How Monitor Type Affects the Startup Process

Not all monitors behave the same way at startup, and your display type matters.

LED/LCD monitors are the most common. They typically power on within 1–3 seconds and may take a moment to display an image while the backlight warms to full brightness.

OLED monitors often have slightly longer initialization times and may display a brief white flash or logo screen before the image appears.

Gaming monitors with high refresh rates (144Hz, 240Hz, or higher) sometimes require the correct resolution and refresh rate to be set in your OS display settings before they output a proper signal. If the PC is outputting a signal the monitor doesn't support, the monitor may show nothing even though it's technically receiving input.

USB-C monitors that receive both video and power from a single cable add another layer — the source device (laptop, tablet) must support DisplayPort Alt Mode over USB-C, not just USB data or charging. If your laptop only outputs video via its HDMI port, connecting via USB-C will power the monitor but show no image.

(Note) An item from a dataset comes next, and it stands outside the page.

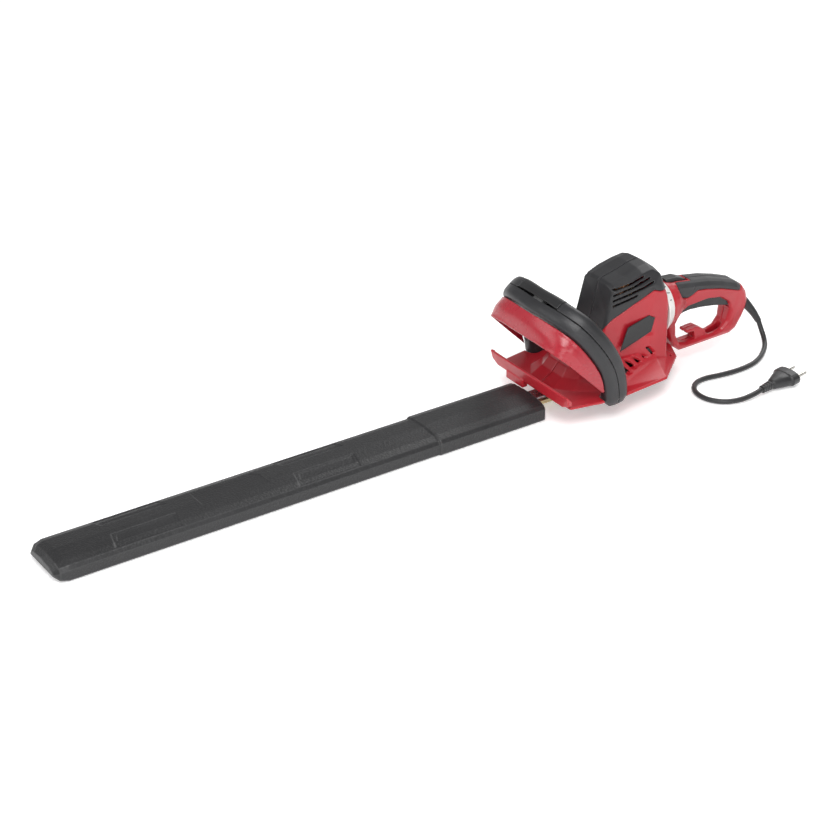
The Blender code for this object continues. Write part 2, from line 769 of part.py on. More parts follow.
def top_bar_box(low, high, across):
    """A box on the top bar, in its own forward and outward directions."""
    centre = Vector(LOOP_PATH[-1])
    lean = math.radians(38)
    forward = Vector((math.cos(lean), 0, -math.sin(lean)))
    outward = Vector((math.sin(lean), 0, math.cos(lean)))
    corners = [(low[0], low[1]), (high[0], low[1]), (high[0], high[1]), (low[0], high[1])]
    return lofted(
        [
            [centre + forward * u + outward * v + Vector((0, y, 0)) for u, v in corners]
            for y in (-across, across)
        ]
    )


def front_handle(black, red, dark):
    place("front_loop_front", loop_half(True), black)
    rear = place("front_loop_rear", loop_half(False), black)
    combine(rear, helper("switch_bar_slot", top_bar_box((-30, -6.6), (3.0, 14.0), 38.4)))
    bar = place("front_switch_bar", loop_half(False), dark)
    combine(bar, helper("switch_bar_space", top_bar_box((-30, -6.2), (-3.0, 14.0), 38.0)), "INTERSECT")
    combine(bar, helper("switch_bar_rib", top_bar_box((-15.4, -3.0), (-7.5, 3.0), 4.0)), "UNION")
    place("front_microswitch", top_bar_box((-5.6, -4.0), (-0.6, 4.0), 9.0), dark)

    frames = loop_frames()[LOOP_STEPS : -LOOP_STEPS]
    edge = smooth_path(mirrored_path(VISOR_EDGE), LOOP_STEPS)
    rings = []
    for (centre, forward, outward), free in zip(frames, edge):
        root = centre + forward * (LOOP_LONG + 0.5) + outward * (LOOP_THICK * 0.5)
        span = free - root
        if span.length < 3.0:
            span = forward * 3.0
        bulge = outward * span.length * 0.10
        inward = -outward * 2.4
        path = [root, root + span * 0.5 + bulge, root + span]
        rings.append(path + [p + inward for p in reversed(path)])
    place("hand_guard", lofted(rings), red)


# ---------------------------------------------------------------- rear handle

HANDLE_OUTLINE = (
    (-62.3, 113), (-66, 117), (-84, 116), (-104, 112.5), (-132, 107.5), (-156, 100.5), (-179, 92),
    (-190, 84), (-196.5, 75), (-201, 62), (-200.5, 50), (-196, 37), (-186.5, 22), (-176, 17),
    (-94, 15.5), (-83, 24), (-74, 40), (-68, 54), (-62.3, 60),
)  # fmt: skip
OPENING = (
    (-88, 73), (-98, 79), (-130, 81), (-152, 77), (-166, 67), (-172, 53), (-169, 38), (-161, 29),
    (-150, 26), (-104, 24.5), (-92, 28), (-84, 42), (-81, 60),
)  # fmt: skip
# Lower edge of the over-moulded grip, from the neck to the rear
GRIP_LINE = (
    (-80, 140), (-78, 113), (-80, 101), (-87, 94.5), (-97, 92.5), (-104, 95), (-111, 99), (-126, 97),
    (-152, 90.5), (-181, 80.5), (-186, 86), (-190, 110),
)  # fmt: skip
# Decorative groove along the grip pad's lower edge
GRIP_GROOVE = ((-100, 95.5), (-106, 107), (-113, 110.5), (-140, 106), (-166, 98), (-176, 89))
# Hook for the extension lead, standing on the lower bar
HOOK_OUTLINE = ((-105, 36.6), (-105, 40.4), (-123, 41.4), (-135, 34), (-140, 24), (-120, 24), (-117, 36.6))
# Half thickness of the handle's lower bar and of its grip, and the heights between which it grows
LOWER_BAR_HALF = 11.5
TAPER_HEIGHTS = (34.0, 78.0)


def handle_share(z):
    """Thickness of the handle at a height, as a share of the grip's."""
    low, high = TAPER_HEIGHTS
    t = min(1.0, max(0.0, (z - low) / (high - low)))
    return (LOWER_BAR_HALF + (HANDLE_HALF - LOWER_BAR_HALF) * t) / HANDLE_HALF


def handle_body(outline, y_steps):
    """The outline as a plate with rounded faces: (y, how far the outline draws in)."""
    rings = []
    for y, draw in y_steps:
        drawn = inset(outline, draw) if draw else outline
        rings.append([(x, y * handle_share(z), z) for x, z in drawn])
    return lofted(rings)


def rear_handle(red, rubber, dark, steel):
    outline = list(HANDLE_OUTLINE)
    layers = (
        (-HANDLE_HALF, 6.0), (-HANDLE_HALF + 3, 2.0), (-9, 0.0), (9, 0.0), (HANDLE_HALF - 3, 2.0),
        (HANDLE_HALF, 6.0),
    )
    hole = helper(
        "hand_opening", handle_body(list(OPENING), ((-30, -8.0), (-12, 0.0), (12, 0.0), (30, -8.0))),
    )
    neck = [
        (17, -92), (24, -82), (29, -74), (31, -66), (31, -62.2), (SPIGOT_R - 0.3, -62.2),
        (SPIGOT_R - 0.3, -42.8),
    ]
    neck_form = helper("neck_form", turned(neck, "x", (0, SWIVEL_Z), 28))
    flange = helper(
        "spigot_flange", turned([(SPIGOT_R + 3, -42.9), (SPIGOT_R + 3, -39.9)], "x", (0, SWIVEL_Z), 28),
    )
    bore = helper("neck_bore", turned([(SPIGOT_R - 4, -80), (SPIGOT_R - 4, -30)], "x", (0, SWIVEL_Z), 28))
    pocket_outline = [
        (-60, 98), (-84, 106), (-104, 108), (-132, 103), (-156, 96), (-180, 86), (-188, 74), (-172, 76),
        (-150, 84), (-120, 87), (-95, 83), (-60, 80),
    ]
    pocket = helper("grip_room", prism(pocket_outline, "y", -10.5, 10.5))
    trigger_way = helper("trigger_way", box((-172.0, -11.0, 57), (-87.6, 11.0, 89)))
    lock_way = helper(
        "lock_way", prism([(-63.5, 140), (-66, 109), (-102, 103), (-106, 140)], "y", -7.3, 7.3),
    )
    relief_way = helper("relief_way", relief_shape(0.5))
    grip_space = helper("grip_space", prism(list(GRIP_LINE), "y", -40, 40))
    red_space = helper("red_space", prism(inset(list(GRIP_LINE), -GAP), "y", -40, 40))
    combine(red_space, helper("lock_frame", box((-104.0, -9.4, 100), (-50, 9.4, 150))))
    combine(grip_space, helper("lock_frame_room", box((-104.3, -9.7, 99.7), (-50, 9.7, 150))))
    hook_slot = helper("hook_slot", box((-166, -4.5, 20), (-142, 4.5, 44)))
    hook = helper("cord_hook", prism(list(HOOK_OUTLINE), "y", -7.5, 7.5))
    for side, name in ((True, "left"), (False, "right")):
        half = side_box(f"handle_half_{name}", side)
        for piece, look in ((f"rear_handle_{name}", red), (f"grip_pad_{name}", rubber)):
            made = place(piece, handle_body(outline, layers), look)
            if look is red:
                combine(made, neck_form, "UNION")
                combine(made, flange, "UNION")
                combine(made, bore)
            combine(made, hole)
            if look is red:
                combine(made, hook, "UNION")
            combine(made, pocket)
            combine(made, trigger_way)
            combine(made, lock_way)
            combine(made, relief_way)
            if look is red:
                combine(made, red_space)
                combine(made, hook_slot)
            else:
                combine(made, grip_space, "INTERSECT")
                for y in (16.2, -16.2):
                    low, high = sorted((y, math.copysign(40.0, y)))
                    groove = helper(
                        f"grip_groove_{name}_{y:.0f}", prism(band(GRIP_GROOVE, 1.3), "y", low, high),
                    )
                    combine(made, groove)
            combine(made, half, "INTERSECT")

    trigger_outline = [
        (-170, 63), (-168, 60.5), (-153, 64.5), (-141, 67), (-122, 70), (-105, 71.3), (-95, 70.3),
        (-89.6, 69),
        (-88.6, 78), (-93, 81), (-110, 84), (-130, 85), (-152, 82), (-164, 80), (-170, 72),
    ]  # fmt: skip
    place("rear_trigger", prism(trigger_outline, "y", -10.6, 10.6), dark, TRIGGER_PIVOT)
    lock_outline = [(-65, 122), (-67, 110.5), (-92, 107), (-98, 114.5), (-84, 120.5)]
    place("swivel_lock", prism(lock_outline, "y", -7.0, 7.0), dark)
    place("rear_microswitch", box((-116, -7, 92), (-100, 7, 102)), dark)
    place("capacitor", turned([(4.5, -148), (4.5, -128)], "x", (0, 93.5), 16), dark)
    place("cord_clamp", box((-182, -8, 78.5), (-174, 8, 82)), steel)
    place("strain_relief", relief_shape(0.0), dark)


def relief_shape(grow):
    """The tapered sleeve that the cord leaves through, from the handle's rear face to its tip."""
    path = smooth_path([Vector(p) for p in RELIEF_PATH], 2)
    radii = (4.6, 6.0, 6.3, 6.3, 5.9, 5.4, 4.9, 4.5, 4.2)
    rings = []
    for i, (centre, radius) in enumerate(zip(path, radii)):
        along = (path[min(i + 1, len(path) - 1)] - path[max(i - 1, 0)]).normalized()
        if i == len(path) - 1:
            along = Vector(TIP_DIRECTION).normalized()
        side = along.cross(Vector((0, 1, 0))).normalized()
        other = along.cross(side)
        rings.append([centre + side * u + other * v for u, v in circle(radius + grow, 14)])
    return lofted(rings)


# ---------------------------------------------------------------- swivel ring


def swivel_ring(white):
    profile = [
        (SPIGOT_R + GAP, RING_REAR_X),
        (RING_REAR_R, RING_REAR_X),
        (RING_FRONT_R, RING_FRONT_X),
        (SPIGOT_R + GAP, RING_FRONT_X),
    ]
    place("swivel_ring", turned_ring(profile, "x", (0, SWIVEL_Z), 32), white)


# ---------------------------------------------------------------- cord

# The cord's centre line on the surface that the machine lies on, from the relief's tip to the plug
CORD_ROUTE = (
    (-214.5, 21.15, 28.7),
    (-215.3, 23.4, 23.6),
    (-215.3, 26.9, 18.4),
    (-214.0, 32.4, 13.0),
    (-210.4, 39.6, 8.0),
    (-203.2, 47.5, 5.2),
    (-191.5, 56.6, 4.0),
    (-178.5, 64.4, 3.6),
    (-164.0, 70.0, 3.5),
    (-146.0, 72.7, 3.5),
    (-127.0, 72.6, 3.5),
    (-107.8, 70.3, 3.5),
    (-89.4, 67.0, 3.5),
    (-73.3, 68.6, 3.5),
    (-61.5, 76.3, 3.5),
    (-54.3, 88.3, 3.5),
    (-53.0, 102.9, 3.5),
    (-58.1, 116.4, 3.5),
    (-70.1, 127.9, 3.5),
    (-88.2, 134.0, 4.0),
    (-107.2, 135.0, 5.6),
    (-121.0, 133.4, 7.1),
)
PLUG_START = (-121.35, 133.3, 7.15)
PLUG_DIRECTION = (-0.99, -0.12, 0.05)


def cord_piece(rubber):
    route = smooth_path([Vector(p) for p in CORD_ROUTE], 4)
    curve = bpy.data.curves.new("cord", "CURVE")
    curve.dimensions = "3D"
    curve.bevel_depth = CORD_R * MM
    curve.bevel_resolution = 2
    curve.use_fill_caps = True
    curve.materials.append(rubber)
    spline = curve.splines.new("POLY")
    spline.points.add(len(route) - 1)
    for point, place_at in zip(spline.points, route):
        point.co = (*(place_at * MM), 1.0)
    bpy.context.scene.collection.objects.link(bpy.data.objects.new("cord", curve))


def plug_place(along, across, up):
    """A point of the plug from distances along it, across it and up."""
    axis = Vector(PLUG_DIRECTION).normalized()
    side = Vector((0, 0, 1)).cross(axis).normalized()
    return Vector(PLUG_START) + axis * along + side * across + axis.cross(side) * up


def plug_pieces(dark, steel):
    """Two-pin plug: a ribbed neck, a flat fan-shaped body and a thick rim at the pins."""
    sections = []
    for k in range(4):
        rib = 4.8 + 0.25 * k
        for step, draw in ((0, 0), (2.4, 0), (2.9, 1.0), (3.8, 1.0)):
            sections.append((4.2 * k + step, rib - draw, rib - draw))
    sections += [
        (17.0, 5.6, 5.6), (19.0, 7.0, 6.5), (30.0, 11.5, 8.0), (40.0, 15.5, 8.4),
        (41.5, 17.75, 9.0), (52.0, 17.75, 9.0), (53.0, 17.0, 8.2),
    ]  # fmt: skip
    rings = []
    for along, wide, high in sections:
        rings.append([plug_place(along, u, v) for u, v in loop_section(wide, high, 0, 342, 19, 0.8)])
    place("plug_body", lofted(rings), dark)
    for name, across in (("left", 9.5), ("right", -9.5)):
        rings = []
        for along, radius in ((53.3, 2.4), (70.5, 2.4), (72.3, 1.4)):
            rings.append([plug_place(along, across + u, v) for u, v in circle(radius, 12)])
        place(f"plug_pin_{name}", lofted(rings), steel)


# ---------------------------------------------------------------- the whole


def main():
    clear_scene()
    red = principled("red plastic", RED, 0.42)
    black = principled("black plastic", BLACK, 0.5)
    dark = principled("dark plastic", (0.02, 0.02, 0.022), 0.45)
    rubber = principled("black rubber", (0.03, 0.03, 0.03), 0.7)
    steel = principled("steel", STEEL, 0.35, 1.0)
    blade_metal = principled("zinc plated blade steel", (0.72, 0.58, 0.30), 0.35, 1.0)
    alloy = principled("die-cast alloy", (0.6, 0.6, 0.6), 0.5, 1.0)
    core = principled("laminated core", (0.2, 0.2, 0.2), 0.5, 1.0)
    copper = principled("copper", COPPER, 0.35, 1.0)
    brass = principled("brass", (0.75, 0.58, 0.28), 0.35, 1.0)
    carbon = principled("carbon", (0.02, 0.02, 0.02), 0.8)
    white = principled("white ring", (0.75, 0.76, 0.77), 0.35)

    housing_pieces(red, black, dark)
    front_lip(red)
    bottom_cover(black)
    gear_pieces(steel, alloy, brass)
    blade_pieces(blade_metal, steel)
    blade_guard(black)
    motor_pieces(steel, core, copper, alloy, brass, carbon, black)
    front_handle(black, red, dark)
    rear_handle(red, rubber, dark, steel)
    swivel_ring(white)
    cord_piece(rubber)
    plug_pieces(dark, steel)


main()
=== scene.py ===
"""Looks of the hedge trimmer: materials, rounded shells, lead, small details, stage, lights and camera."""

import json
import math

import bmesh
import bpy
import numpy as np
from mathutils import Matrix, Vector
from mathutils.bvhtree import BVHTree


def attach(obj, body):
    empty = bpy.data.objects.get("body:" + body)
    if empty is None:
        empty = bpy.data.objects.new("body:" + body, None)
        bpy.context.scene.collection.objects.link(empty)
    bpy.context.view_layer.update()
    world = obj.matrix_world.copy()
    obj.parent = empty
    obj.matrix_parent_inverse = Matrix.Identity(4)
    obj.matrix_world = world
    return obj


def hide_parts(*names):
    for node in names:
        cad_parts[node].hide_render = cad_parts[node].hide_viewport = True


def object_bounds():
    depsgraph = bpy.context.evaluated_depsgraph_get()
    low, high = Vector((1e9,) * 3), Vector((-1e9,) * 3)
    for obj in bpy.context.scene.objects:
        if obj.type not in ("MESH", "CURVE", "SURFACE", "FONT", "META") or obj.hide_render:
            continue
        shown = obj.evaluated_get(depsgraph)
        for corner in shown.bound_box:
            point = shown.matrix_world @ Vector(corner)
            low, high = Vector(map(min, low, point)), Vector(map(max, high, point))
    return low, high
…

⚙️ Operating System and Driver Considerations

On the software side, your OS display settings can affect what a monitor shows:

  • Windows may default to "PC screen only" mode (Win + P shortcut), which disables external display output
  • A monitor set as the primary display but connected to a GPU output that isn't active will remain blank
  • Graphics driver issues can prevent signal output entirely — this is common after driver updates or fresh OS installs

In multi-monitor setups, right-clicking the desktop → Display Settings (Windows) or System Preferences → Displays (macOS) lets you detect and configure all connected monitors.

When Setup Varies Most

The gap between "follow these steps and it works" and "this requires more investigation" typically comes down to your specific combination of:

  • Monitor age and port availability (older displays may only have VGA or DVI)
  • Graphics card outputs — not all GPU ports are active simultaneously on all cards
  • Cable quality and spec compatibility with your resolution and refresh rate targets
  • Whether you're using a laptop, desktop, or single-board computer as the source
  • KVM switches, docking stations, or USB hubs in the signal path, which add their own compatibility considerations

Each of those variables changes which step in this process is most likely to be the sticking point — and which fix will actually work for your setup.